> Given problem
Return verbatim everything from the first line through the line that contains "crest_sink = 0.15; // [0.1:0.05:0.3]", and stop there.

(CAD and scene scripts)
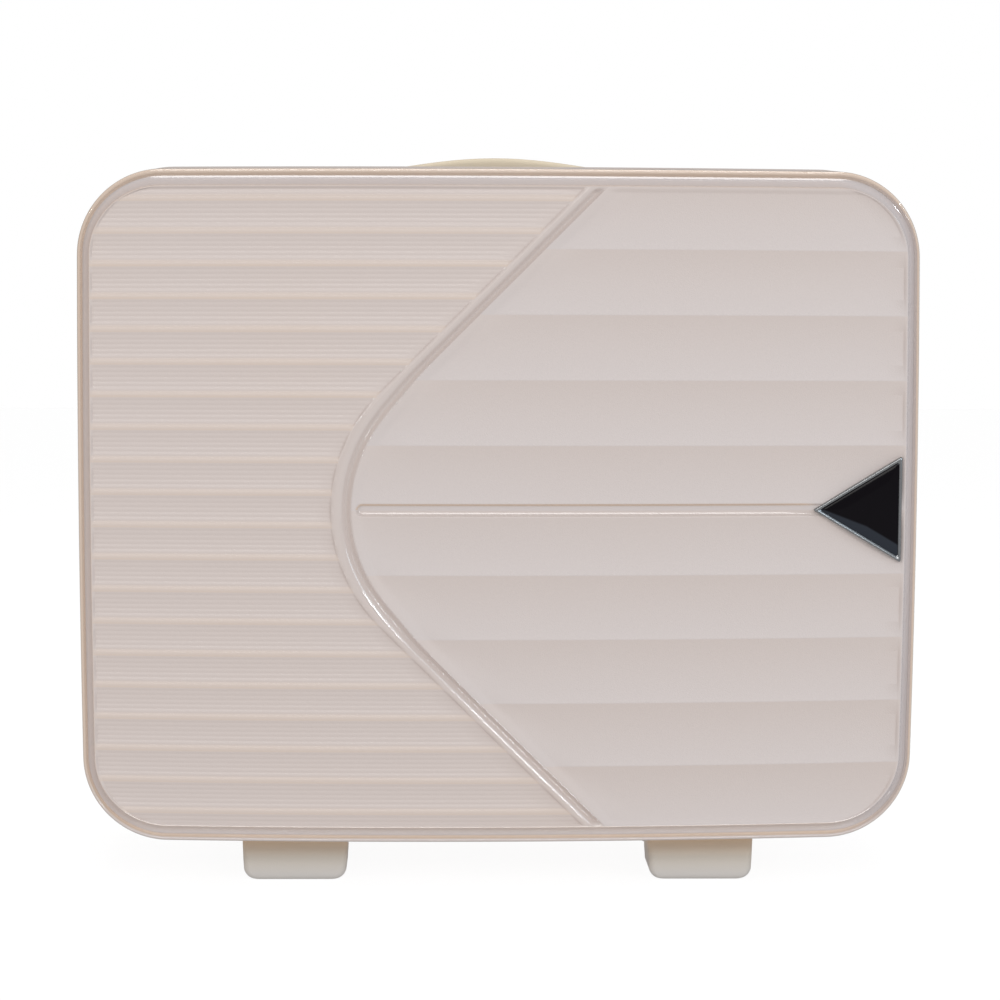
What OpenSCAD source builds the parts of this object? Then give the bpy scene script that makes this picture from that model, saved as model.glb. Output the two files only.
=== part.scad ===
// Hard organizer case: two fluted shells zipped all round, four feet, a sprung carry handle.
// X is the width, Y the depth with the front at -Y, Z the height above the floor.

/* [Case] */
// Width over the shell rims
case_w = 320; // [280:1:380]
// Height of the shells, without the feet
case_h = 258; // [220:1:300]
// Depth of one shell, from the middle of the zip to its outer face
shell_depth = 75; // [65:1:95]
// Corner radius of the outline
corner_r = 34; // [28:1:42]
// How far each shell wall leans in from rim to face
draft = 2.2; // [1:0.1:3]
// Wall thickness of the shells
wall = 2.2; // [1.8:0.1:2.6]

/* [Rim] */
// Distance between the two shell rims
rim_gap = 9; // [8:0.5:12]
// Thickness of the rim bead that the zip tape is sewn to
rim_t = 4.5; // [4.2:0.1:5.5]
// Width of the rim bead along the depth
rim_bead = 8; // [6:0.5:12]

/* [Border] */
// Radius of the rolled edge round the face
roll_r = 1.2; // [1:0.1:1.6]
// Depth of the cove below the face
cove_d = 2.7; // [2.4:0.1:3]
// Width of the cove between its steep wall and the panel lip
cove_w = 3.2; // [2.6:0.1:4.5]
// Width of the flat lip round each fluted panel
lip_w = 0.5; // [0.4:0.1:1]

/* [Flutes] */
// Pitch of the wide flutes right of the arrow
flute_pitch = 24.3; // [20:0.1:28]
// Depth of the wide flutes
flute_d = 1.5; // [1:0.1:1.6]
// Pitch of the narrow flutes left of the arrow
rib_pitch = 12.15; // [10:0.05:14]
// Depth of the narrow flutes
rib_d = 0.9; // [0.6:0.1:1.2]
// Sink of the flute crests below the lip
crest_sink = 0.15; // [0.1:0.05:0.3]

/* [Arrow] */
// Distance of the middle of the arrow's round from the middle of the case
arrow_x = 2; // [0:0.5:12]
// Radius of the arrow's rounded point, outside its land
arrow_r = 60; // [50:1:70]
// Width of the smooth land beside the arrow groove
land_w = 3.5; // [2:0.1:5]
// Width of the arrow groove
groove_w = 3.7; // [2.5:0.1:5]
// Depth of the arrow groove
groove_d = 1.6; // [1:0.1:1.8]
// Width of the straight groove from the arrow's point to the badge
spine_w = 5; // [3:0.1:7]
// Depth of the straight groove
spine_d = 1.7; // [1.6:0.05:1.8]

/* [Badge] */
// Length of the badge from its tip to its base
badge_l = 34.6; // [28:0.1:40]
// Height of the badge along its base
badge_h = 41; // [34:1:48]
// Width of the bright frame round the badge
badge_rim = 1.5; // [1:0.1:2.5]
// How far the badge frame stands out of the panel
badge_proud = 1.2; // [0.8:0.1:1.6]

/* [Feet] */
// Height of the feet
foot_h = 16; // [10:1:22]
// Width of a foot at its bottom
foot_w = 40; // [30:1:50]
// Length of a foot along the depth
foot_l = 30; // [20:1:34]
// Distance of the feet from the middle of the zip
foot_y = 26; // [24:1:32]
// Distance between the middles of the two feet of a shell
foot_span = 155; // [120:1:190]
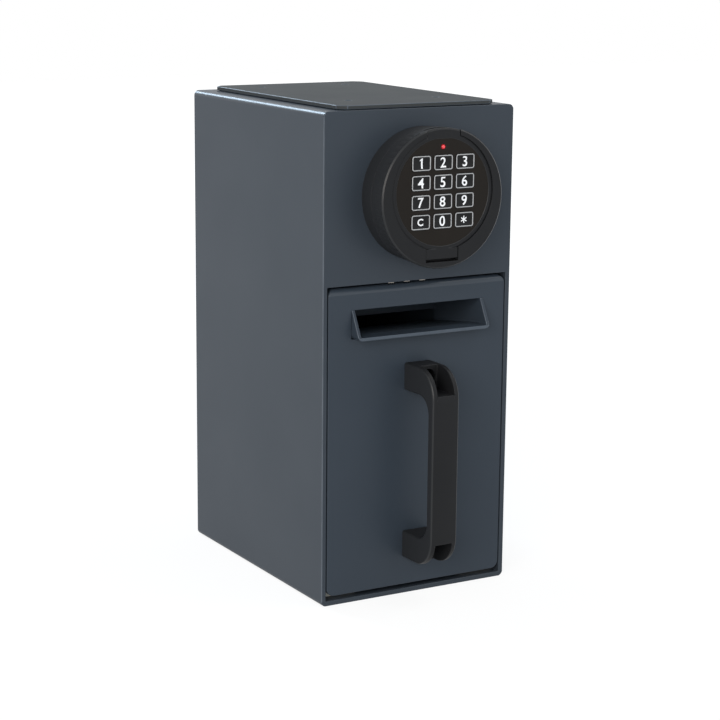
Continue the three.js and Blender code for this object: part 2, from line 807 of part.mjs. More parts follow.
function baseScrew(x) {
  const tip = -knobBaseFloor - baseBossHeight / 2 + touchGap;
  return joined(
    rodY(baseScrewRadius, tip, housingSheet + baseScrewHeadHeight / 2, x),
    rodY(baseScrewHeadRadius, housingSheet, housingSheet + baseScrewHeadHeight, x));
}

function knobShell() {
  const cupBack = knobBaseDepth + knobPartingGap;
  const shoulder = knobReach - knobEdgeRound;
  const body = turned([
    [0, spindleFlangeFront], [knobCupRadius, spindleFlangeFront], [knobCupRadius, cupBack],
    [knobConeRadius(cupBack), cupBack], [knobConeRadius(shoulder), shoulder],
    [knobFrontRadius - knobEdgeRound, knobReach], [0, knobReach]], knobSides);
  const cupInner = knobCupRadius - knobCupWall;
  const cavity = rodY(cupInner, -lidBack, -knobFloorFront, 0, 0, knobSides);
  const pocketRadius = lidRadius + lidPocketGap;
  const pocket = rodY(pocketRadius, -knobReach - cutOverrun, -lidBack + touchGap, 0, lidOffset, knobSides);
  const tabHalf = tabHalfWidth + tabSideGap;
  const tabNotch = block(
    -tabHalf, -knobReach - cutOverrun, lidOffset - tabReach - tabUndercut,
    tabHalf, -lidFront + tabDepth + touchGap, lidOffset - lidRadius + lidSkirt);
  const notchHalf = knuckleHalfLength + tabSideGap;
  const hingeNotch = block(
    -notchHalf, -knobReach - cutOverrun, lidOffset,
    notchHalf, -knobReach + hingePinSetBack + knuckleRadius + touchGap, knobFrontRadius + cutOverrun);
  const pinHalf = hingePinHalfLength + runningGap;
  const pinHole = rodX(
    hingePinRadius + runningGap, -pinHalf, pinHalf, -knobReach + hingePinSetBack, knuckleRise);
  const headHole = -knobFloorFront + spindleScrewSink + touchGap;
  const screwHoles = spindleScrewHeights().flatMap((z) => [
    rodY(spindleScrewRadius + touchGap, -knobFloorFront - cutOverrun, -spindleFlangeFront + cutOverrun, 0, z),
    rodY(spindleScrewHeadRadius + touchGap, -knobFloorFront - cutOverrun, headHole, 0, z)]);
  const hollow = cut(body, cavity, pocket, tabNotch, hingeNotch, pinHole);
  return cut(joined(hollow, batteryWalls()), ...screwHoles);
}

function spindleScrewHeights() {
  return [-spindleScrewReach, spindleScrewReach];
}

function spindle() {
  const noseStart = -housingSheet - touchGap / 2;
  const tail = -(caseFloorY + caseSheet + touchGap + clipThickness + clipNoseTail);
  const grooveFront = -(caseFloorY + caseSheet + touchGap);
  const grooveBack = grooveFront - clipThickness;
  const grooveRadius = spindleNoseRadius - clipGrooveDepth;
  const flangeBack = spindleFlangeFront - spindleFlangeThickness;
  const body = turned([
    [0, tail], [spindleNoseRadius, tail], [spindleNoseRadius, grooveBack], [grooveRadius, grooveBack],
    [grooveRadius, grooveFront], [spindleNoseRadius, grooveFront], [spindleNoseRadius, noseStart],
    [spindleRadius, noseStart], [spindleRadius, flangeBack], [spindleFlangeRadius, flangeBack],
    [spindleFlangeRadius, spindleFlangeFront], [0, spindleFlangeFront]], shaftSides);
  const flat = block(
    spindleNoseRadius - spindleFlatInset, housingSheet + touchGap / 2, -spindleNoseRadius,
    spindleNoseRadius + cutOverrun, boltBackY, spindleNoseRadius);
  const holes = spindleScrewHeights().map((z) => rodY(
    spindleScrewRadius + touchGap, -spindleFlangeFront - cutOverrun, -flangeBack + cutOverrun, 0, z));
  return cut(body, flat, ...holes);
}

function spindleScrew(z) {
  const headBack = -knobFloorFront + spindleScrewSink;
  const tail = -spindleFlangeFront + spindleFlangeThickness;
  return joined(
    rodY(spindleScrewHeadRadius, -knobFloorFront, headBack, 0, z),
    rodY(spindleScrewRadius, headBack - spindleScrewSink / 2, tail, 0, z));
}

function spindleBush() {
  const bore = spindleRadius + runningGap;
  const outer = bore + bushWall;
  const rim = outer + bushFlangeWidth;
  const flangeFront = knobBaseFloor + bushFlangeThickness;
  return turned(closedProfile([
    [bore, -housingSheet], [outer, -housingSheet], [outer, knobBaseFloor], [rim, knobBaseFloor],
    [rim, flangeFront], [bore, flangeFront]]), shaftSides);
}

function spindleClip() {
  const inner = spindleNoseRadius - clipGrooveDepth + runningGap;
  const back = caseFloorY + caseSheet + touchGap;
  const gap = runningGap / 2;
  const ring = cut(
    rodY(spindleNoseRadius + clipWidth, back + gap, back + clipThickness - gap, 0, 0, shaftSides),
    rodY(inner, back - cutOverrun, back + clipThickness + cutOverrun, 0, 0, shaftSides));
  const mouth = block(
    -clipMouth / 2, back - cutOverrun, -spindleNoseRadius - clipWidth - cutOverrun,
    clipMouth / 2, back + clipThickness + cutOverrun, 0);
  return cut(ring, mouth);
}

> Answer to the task
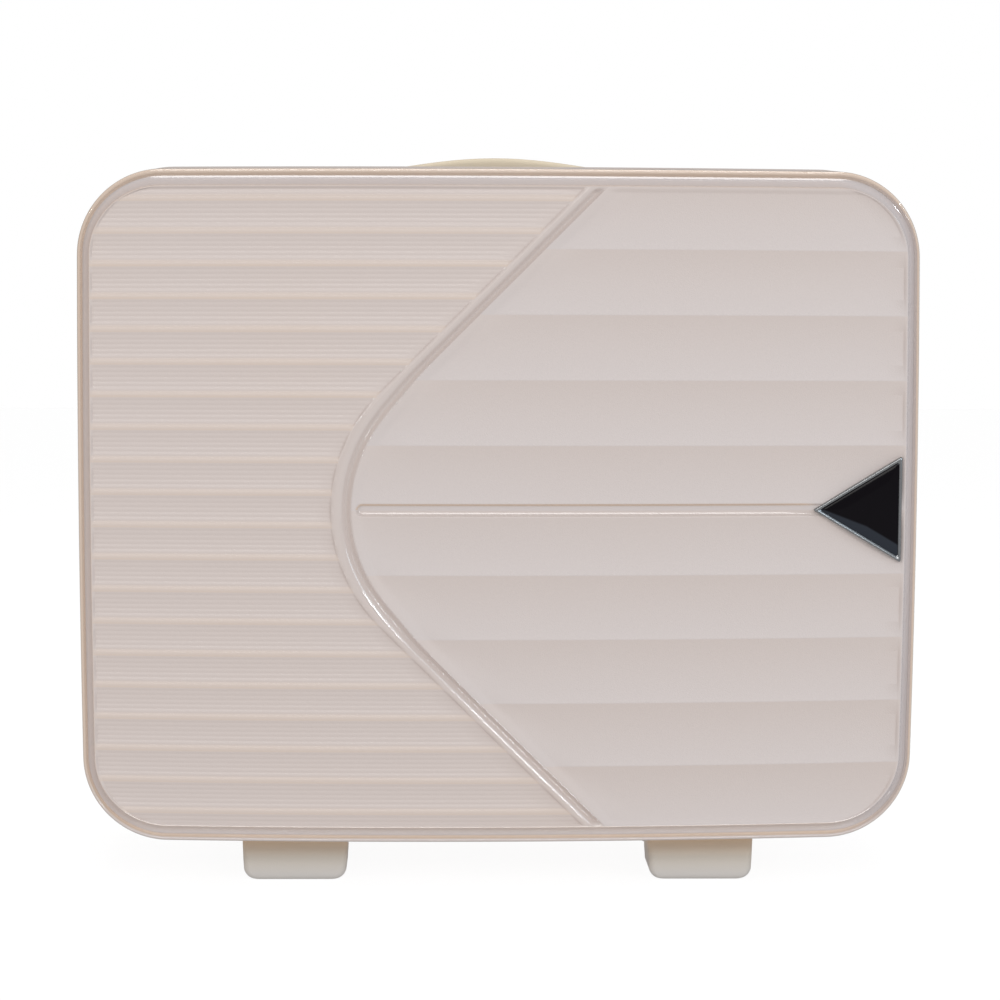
What OpenSCAD source builds the parts of this object? Then give the bpy scene script that makes this picture from that model, saved as model.glb. Output the two files only.
=== part.scad ===
// Hard organizer case: two fluted shells zipped all round, four feet, a sprung carry handle.
// X is the width, Y the depth with the front at -Y, Z the height above the floor.

/* [Case] */
// Width over the shell rims
case_w = 320; // [280:1:380]
// Height of the shells, without the feet
case_h = 258; // [220:1:300]
// Depth of one shell, from the middle of the zip to its outer face
shell_depth = 75; // [65:1:95]
// Corner radius of the outline
corner_r = 34; // [28:1:42]
// How far each shell wall leans in from rim to face
draft = 2.2; // [1:0.1:3]
// Wall thickness of the shells
wall = 2.2; // [1.8:0.1:2.6]

/* [Rim] */
// Distance between the two shell rims
rim_gap = 9; // [8:0.5:12]
// Thickness of the rim bead that the zip tape is sewn to
rim_t = 4.5; // [4.2:0.1:5.5]
// Width of the rim bead along the depth
rim_bead = 8; // [6:0.5:12]

/* [Border] */
// Radius of the rolled edge round the face
roll_r = 1.2; // [1:0.1:1.6]
// Depth of the cove below the face
cove_d = 2.7; // [2.4:0.1:3]
// Width of the cove between its steep wall and the panel lip
cove_w = 3.2; // [2.6:0.1:4.5]
// Width of the flat lip round each fluted panel
lip_w = 0.5; // [0.4:0.1:1]

/* [Flutes] */
// Pitch of the wide flutes right of the arrow
flute_pitch = 24.3; // [20:0.1:28]
// Depth of the wide flutes
flute_d = 1.5; // [1:0.1:1.6]
// Pitch of the narrow flutes left of the arrow
rib_pitch = 12.15; // [10:0.05:14]
// Depth of the narrow flutes
rib_d = 0.9; // [0.6:0.1:1.2]
// Sink of the flute crests below the lip
crest_sink = 0.15; // [0.1:0.05:0.3]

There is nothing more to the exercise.